Did you have any problems in using CMAN instead of Corosync in LCMC? I don’t think I’m running into any…but there seems to be only CLI documentation on it and no information on how LCMC works with ‘pcs’ commands

Please forgive my ignorance if I sound rather ‘new’ to this. =) I really appreciate any help.

dicko · August 28, 2013, 9:49pm

The trick is to isolate (and then symlink) all of the “state” of the asterisk/mysql/http/logging/mail/tftp/cache/etc. services on the vanilla system to the drbd based filesyste. Even without a working HA system, it should work flawlessly before you go further.

When you add the other machine, and arrange for corosync to handle the change of IP/gateway/arp as the services are stopped on one node and started on the other, the downtime will be in a few seconds. (calls will usually drop on TDM, use a SIP proxy behind your Asteri and you probably wont notice a thing)

This works easily for network based phone service but as you notice, TDM/analog services are harder:-

Digium, Sangoma and Rhino solutions are basically physical “changeover relays”, Redfone and Xorcom do it with way more slickiness by either layer 2 or USB streams that can “redirect” almost instantaneously without bringing down the underlying T1 local loops.

There are a library of primitives in corosync to handle almost all the services you will need to monitor/switch.

los · August 28, 2013, 10:08pm

Alright, creating the symlinks should be fairly simple as long as I know what to look for…(and you kind of spelled that out for me with the specific directories, so thank you).

Our T1 setup is for the incoming PRI and our actual phone system is going to be all digital. Right now it’s not and it would have been extremely troublesome to work with this setup with the analog cards.

Correct me if I’m wrong, but this shouldn’t be too difficult to work around since we’ll be using it for system failures or direct shutdowns initially since the card isn’t doing much other than allowing for an input. However, if we are able to integrate the rhino switchover module into asterisk (for failures in the filesystem), I believe the config could be locally stored via symlink to the replicated system and have the asterisk service dependent upon the module starting first, correct?

Also…regarding the CMAN issue…I’m assuming you’ve had to do no fancy workarounds to make sure things are working as they should?

dicko · August 28, 2013, 10:12pm

(A small caveate, many commercial “licenses” are keyed to your hardware, so before buying or installing such services, it sometimes helps to do so after your base installation is working, mac address spoofing which helps arp problems when switching will often “fool” the licensing authorities into granting access to both machines without having to buy the services twice when you only use them once)

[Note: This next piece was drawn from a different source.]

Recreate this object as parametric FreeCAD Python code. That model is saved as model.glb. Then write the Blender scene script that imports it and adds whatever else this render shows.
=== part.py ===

dicko · August 28, 2013, 10:24pm

I seriously suggest you look into Xorcom, they have hardware solutions that cover TDM/FXO/FXS and even door relays, all will seamlessly migrate at the same time.

If all your connections are layer three then there will be no problems, recalcitrant layer 2 connections can bitch and whine for a while if the arp table changes, but they usually “get over it”, so no, I rely on the corosync primitives.

dicko · August 28, 2013, 10:31pm

I should have said “either” not “both”, as they are technically the same machine so double charging for one service on one machine I would consider onerous.

los · August 28, 2013, 11:50pm

Thanks for that heads-up. I hadn’t even considered if our service provider would have any awareness of our hardware. I don’t believe they will, but it’s definitely something to check on.

Also, thanks for the Xorcom info, I’ll consider that as well. If this turns out to be more of a headache than anticipated…do you think that something less “quick” might be the better solution or do you believe this is the best failover solution for Asterisk available today?

dicko · August 29, 2013, 12:43am

It is both easy to do and only costs the redundant hardware and it is pretty instantaneous, all other solutions I have seen have the same hardware requirements but are in no way automatic nor instantaneous. So all in all it’s a no-brainer decision to me

los · August 29, 2013, 1:08am

Fantastic. I’ll keep pushing forward then. Thanks for the help! Though, I might be back to ask a question or two if I run into roadblocks. =) Thanks!

dicko · August 29, 2013, 1:20am

Be aware of course that it still suffers from that “single point of failure”, i.e. your network connection, look into perhaps bgp and a distributed SIP proxy for a more robust solution.

los · August 29, 2013, 9:11pm

Thanks again for all of your help Dicko. I’ve isolated what I believe to be the correct information and moved it into the DRBD device and symlinked them to the vanilla filesystem. This seems to work as advertised except for one small detail:

Unless I have the file system mounted at startup, I need to manually run DRBD, then mount it, then start the services. But, it looks like I could avoid that by mounting it via the UUID. However, DRBD doesn’t seem to be able to connect to the volume (in use?) in that situation. How did you do this type of filesystem acrobatics? (Again forgive me if I sound obtuse.)

dicko · August 29, 2013, 9:41pm

corosync and drbd should be always started. Between them they should take care of who is primary and mounted, and what services are started on the active system and in what order, look at the filesystem primitive, it should do it all for you.

I strongly suggest you do NOT use UUID, even to the point of replacing them with good old fashioned /dev/sdx both in fstab and grub.

dicko · August 29, 2013, 9:50pm

If you are going in small steps and HA is “not yet” then in /etc/rc.local you can add for example

mount /dev/drbdN /state

to temporarily synthesise a working active HA system where drbdN is primary on that machine.